I therefore conclude that clear and convincing evidence of the appellant’s repeated, continued, and irremediable incapacity and neglect has been shown pursuant to Sec. 2511(a)(2). In addition, I find support in the record that the parent has failed to remedy the conditions which initially occasioned S.M.C.’s removal from her care. Consequently, I feel that the termination of parental rights would best serve the needs and welfare of this child under Sec. 2511(a)(5).
*593The situation surrounding the appellant’s relationship with her older daughter, A.K.M., is quite different. Present in the record are the following undisputed facts which demonstrate that appellee did not meet its burden in terminating appellant’s parental rights in A.K.M. pursuant to Secs. 2511(a)(2) and (a)(5).3
Despite appellant’s frequent moves and emotional crises following the birth of A.K.M., this child remained with appellant for twenty-two months until she was placed in the home of her maternal grandparents. A.K.M. remained there for four years before she was removed to a foster home. Unlike S.M.C., A.K.M. developed a deep relationship with appellant and her family. Since January of 1984, appellant has exhibited signs of maturity and stability and has become more involved in caring for A.K.M. on a daily basis. For instance, she would feed, clothe, clean, and discipline the child, prepare her for school, and take an interest in her development and studies. Nevertheless, I am disheartened in learning that while appellant limited her relationship to one man, her participation in parenting classes, GED courses, and mental health counseling, although improved, was remiss and inconsistent. Yet despite an imperfect attendance record, I note sufficient interest to demonstrate that appellant’s situation is remediable.
In addition, I find that A.K.M. was never without essential parental care, as required for termination under Sec. 2511(a)(2). The Pennsylvania Supreme Court in In re Adoption of R.W.B., 485 Pa. 168, 176, 401 A.2d 347, 351 (1979), held that a parent may fulfill his or her responsibility for parental duties by making reasonable arrangements for the temporary care of a child when the parent’s inability to care for the child resulted from the parent’s personal crisis.
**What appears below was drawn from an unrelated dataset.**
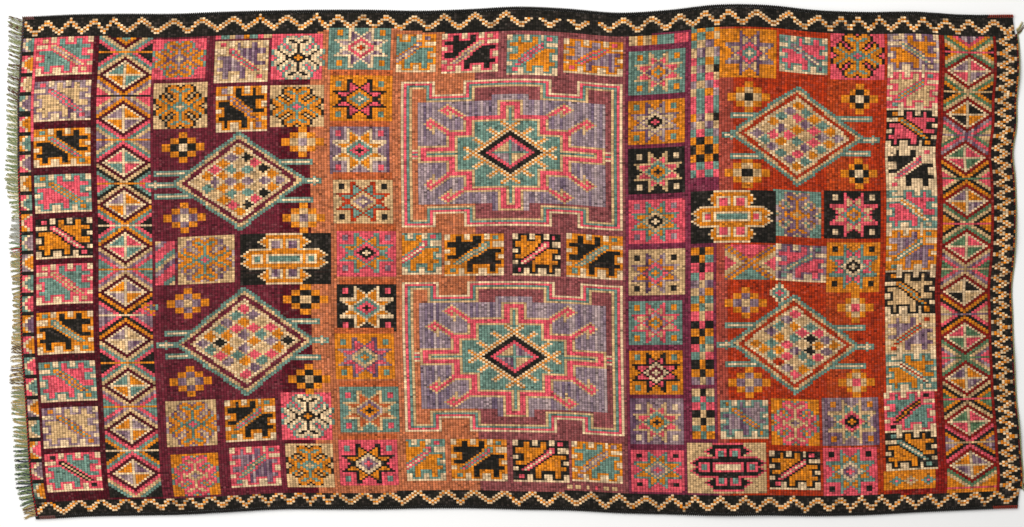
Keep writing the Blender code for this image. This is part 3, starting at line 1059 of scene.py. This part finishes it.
def pile_heights(along, across, fine):
    """Pile that is uneven by a fraction of a millimetre, flattened along the old folds."""
    fold = np.exp(-((across * KNOTS - FOLD_KNOT) / 3.0) ** 2)
    crease = np.exp(-((along * ROWS - CREASE_ROW) / 2.0) ** 2)
    wave = 0.0004 * np.sin(along * 61 + across * 7) * np.sin(across * 37 + along * 5)
    top = PILE_TOP - 0.0012 * fold - 0.0007 * crease + wave
    top = top + 0.00028 * relief_at(along, across)
    top = top - 0.0018 * (1 - edge_fall(along, across))
    return np.where(fine, top, PILE_FOOT)


def back_heights(along, across, fine):
    """The underside lies on the floor, with the knots' backs a little uneven."""
    low = 0.0001 + 0.00015 * np.abs(relief_at(along, across))
    low = low + 0.0006 * (1 - edge_fall(along, across))
    return np.where(fine, low, GROUND_TOP)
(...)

After a careful and studied review of the record in light of the statutory requirements under 23 Pa.C.S.A. Sec. 2511, *594I find that it would be unconscionable to permanently sever the appellant’s natural ties with her daughter, A.K.M., since appellee failed to show by clear and convincing evidence that appellant’s parental rights should be terminated pursuant to 23 Pa.C.S.A. Secs. 2511(a)(2) and (a)(5).4 Although appellant has not been an ideal mother, I have reason to believe that a positive nurturing parent-child relationship exists. In this case, the parens patriae interest favors preservation, not severance, of natural familial bonds. Santosky v. Kramer, 455 U.S. at 766-767, 102 S.Ct. at 1402, 71 L.Ed.2d at 615.
Although my colleagues did not address the remaining issues raised by appellant since they decided to reverse the lower court decision with respect to both children, I will address the merits of these claims, since in one instance I have decided to affirm the lower court.
Appellant argues that the lower court improperly considered the best interests of the children in terminating appellant’s parental rights. I disagree. The legislative directive and statutory language under 23 Pa.C.S.A. Sec. 2511(b) indicates that the judiciary, when faced with a termination decision, “shall give primary consideration to the needs and welfare of the child.”5 Based on my review of the trial court opinion, I find the appellant’s contention is without merit.
Lastly, appellant argues that the trial court failed to acknowledge the interference caused by Children’s Services in appellant’s relationship with her children. I find no merit in this argument. While Children’s Services was involved in appellant’s familial relationship, it is noteworthy that a six-month period of separation as ordered by “the court or *595under a voluntary agreement with an agency,” must precede a termination order pursuant to Sec. 2511(a) of the Act. I sympathize with the appellant and acknowledge her increased burden, but it is impossible to preempt agency involvement, especially when a child has been adjudicated dependent and placed under foster care.
. As a general rule in custody cases, absent compelling reasons to the contrary, siblings should be raised in the same household. This rule, however, must yield to the principle that the best interests of each individual child must be given primary consideration. Commonwealth ex rel. Newcomer, 301 Pa.Super. 239, 447 A.2d 630 (1982). Since the statute or case law in parental termination cases is silent on this issue, we believe that if similar concepts were to be adopted in the case before us, compelling reasons, as outlined above, justify our findings.
. The scope of review in termination cases is to be distinguished from that review employed in custody cases. In the latter type case, this Court, in In re Donna W., 325 Pa.Super. 39, 472 A.2d 635 (1984) (en banc), held that it was required to exercise independent judgment and would not adhere to an abuse of discretion standard.
. It is well established that a decision to terminate parental rights should be based on a current and future inability to care for a child and not on a parent’s past performance. Matter of Adoption of Ferrante, 334 Pa.Super. 53, 67, 482 A.2d 1076, 1084 (1984).
. It is noteworthy that the decision reversing termination is made without prejudice. Thus, if Children’s Services finds it necessary in the future, it may initiate termination proceedings against appellant.
. While this Court has acknowledged a difference between the “needs and welfare" terminology and "best interests” standard in In re Adoption of Michael J.C., 326 Pa.Super. 143, 473 A.2d 1021 (1984), the Pennsylvania Supreme Court, on review, did not address the distinction drawn by the Superior Court. See 506 Pa. 517, 486 A.2d 371 (1984).